The row doesn’t seem to be harming the Americans. During the third quarter of this year the US economy grew faster than predicted and its gross domestic product rose at an annualized rate of 2.9%. Economists had predicted 2.7%. Growth may slow in the fourth quarter, however, because of inflation and interest rate rises imposed by the Federal Reserve. And, of course, there’s that Inflation Reduction Act, the IRA, that is scaring European businesses so badly. French Finance Minister Bruno Le Maire has said that the IRA was a major threat to European companies and that the EU had to stand firm against it. “We must clearly tell our US partners that it is a major problem for us,” he told BFM TV in an interview. “It is not acceptable. It could create a major shock on European industry.” Indeed, it seems to be driving some European companies to relocate to the United States. This is not what the Biden administration wanted to achieve, one must assume, but the whole mess is stirring up conflict in other areas.

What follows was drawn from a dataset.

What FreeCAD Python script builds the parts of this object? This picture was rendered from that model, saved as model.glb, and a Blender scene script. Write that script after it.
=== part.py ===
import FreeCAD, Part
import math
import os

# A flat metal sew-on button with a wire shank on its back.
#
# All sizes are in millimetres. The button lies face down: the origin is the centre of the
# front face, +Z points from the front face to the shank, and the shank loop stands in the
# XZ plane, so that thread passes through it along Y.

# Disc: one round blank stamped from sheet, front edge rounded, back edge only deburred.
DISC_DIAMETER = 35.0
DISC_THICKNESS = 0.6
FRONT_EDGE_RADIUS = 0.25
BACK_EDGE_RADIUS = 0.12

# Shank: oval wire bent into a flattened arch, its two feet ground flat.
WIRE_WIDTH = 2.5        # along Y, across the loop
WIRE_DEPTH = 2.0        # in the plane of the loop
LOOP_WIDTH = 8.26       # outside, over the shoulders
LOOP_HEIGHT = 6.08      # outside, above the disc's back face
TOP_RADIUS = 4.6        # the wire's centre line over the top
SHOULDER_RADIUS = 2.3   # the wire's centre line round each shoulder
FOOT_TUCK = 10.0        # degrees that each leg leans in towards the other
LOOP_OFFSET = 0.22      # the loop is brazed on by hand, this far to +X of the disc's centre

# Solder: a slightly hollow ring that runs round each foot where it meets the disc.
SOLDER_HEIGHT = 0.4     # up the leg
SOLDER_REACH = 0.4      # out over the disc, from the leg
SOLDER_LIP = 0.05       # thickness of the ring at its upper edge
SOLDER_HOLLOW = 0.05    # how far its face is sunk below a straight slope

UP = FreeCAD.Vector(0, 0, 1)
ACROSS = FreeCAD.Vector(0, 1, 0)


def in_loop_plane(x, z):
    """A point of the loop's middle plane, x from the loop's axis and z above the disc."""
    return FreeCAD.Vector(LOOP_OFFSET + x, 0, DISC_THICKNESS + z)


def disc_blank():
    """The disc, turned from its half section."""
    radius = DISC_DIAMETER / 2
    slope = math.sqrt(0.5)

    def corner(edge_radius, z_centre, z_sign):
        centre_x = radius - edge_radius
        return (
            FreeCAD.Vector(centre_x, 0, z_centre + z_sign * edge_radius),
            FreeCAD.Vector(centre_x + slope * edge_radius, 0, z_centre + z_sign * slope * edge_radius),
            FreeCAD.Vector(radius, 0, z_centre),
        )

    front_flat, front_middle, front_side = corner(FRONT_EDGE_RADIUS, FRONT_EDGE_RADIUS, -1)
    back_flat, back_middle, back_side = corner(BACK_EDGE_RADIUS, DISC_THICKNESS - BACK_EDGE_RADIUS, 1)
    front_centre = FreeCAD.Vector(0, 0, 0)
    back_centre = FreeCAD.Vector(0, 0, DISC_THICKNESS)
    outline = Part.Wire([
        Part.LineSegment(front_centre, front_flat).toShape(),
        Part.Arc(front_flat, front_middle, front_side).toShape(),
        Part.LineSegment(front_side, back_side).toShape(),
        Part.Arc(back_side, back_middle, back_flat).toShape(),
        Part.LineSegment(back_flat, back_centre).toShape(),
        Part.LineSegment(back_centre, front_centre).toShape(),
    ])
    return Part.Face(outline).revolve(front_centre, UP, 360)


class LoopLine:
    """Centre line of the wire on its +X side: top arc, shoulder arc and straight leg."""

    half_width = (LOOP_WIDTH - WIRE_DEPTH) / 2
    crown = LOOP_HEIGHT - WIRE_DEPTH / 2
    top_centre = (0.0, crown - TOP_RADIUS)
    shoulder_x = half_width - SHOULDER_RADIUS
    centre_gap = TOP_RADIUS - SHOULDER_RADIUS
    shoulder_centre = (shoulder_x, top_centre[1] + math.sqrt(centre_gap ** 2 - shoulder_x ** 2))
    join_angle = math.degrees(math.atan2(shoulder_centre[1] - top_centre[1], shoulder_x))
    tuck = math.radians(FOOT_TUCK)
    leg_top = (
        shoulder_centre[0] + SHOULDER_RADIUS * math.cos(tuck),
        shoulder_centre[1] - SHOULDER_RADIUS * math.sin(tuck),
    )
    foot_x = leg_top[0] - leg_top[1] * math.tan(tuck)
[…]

French Finance Minister Bruno Le Maire and US Secretary of the Treasury Janet Yellen at the 2021 IMF Autumn Meeting © U.S. Department of the Treasury

For instance, back in September, Germany angered its European Union partners by announcing a plan to support households and businesses with funds worth up to €200-billion, an amount few other countries can match, and which critics say threatens fair competition within the EU’s single market. Other EU countries have also announced support plans, but inevitably smaller, according to a report in Al Arabiya News. As time begins to show how big an effect small changes can have, most political leaders are, as the saying goes, “sticking to their guns”. But there is an old Icelandic saying that’s worth remembering: “A wise man changes his mind, a fool never will.” Meanwhile expect a lot of negative comment and angry responses. Politicians will always find ways to give their home-grown products an advantage over the competition if they can, and even rules and signed agreements won’t stop them.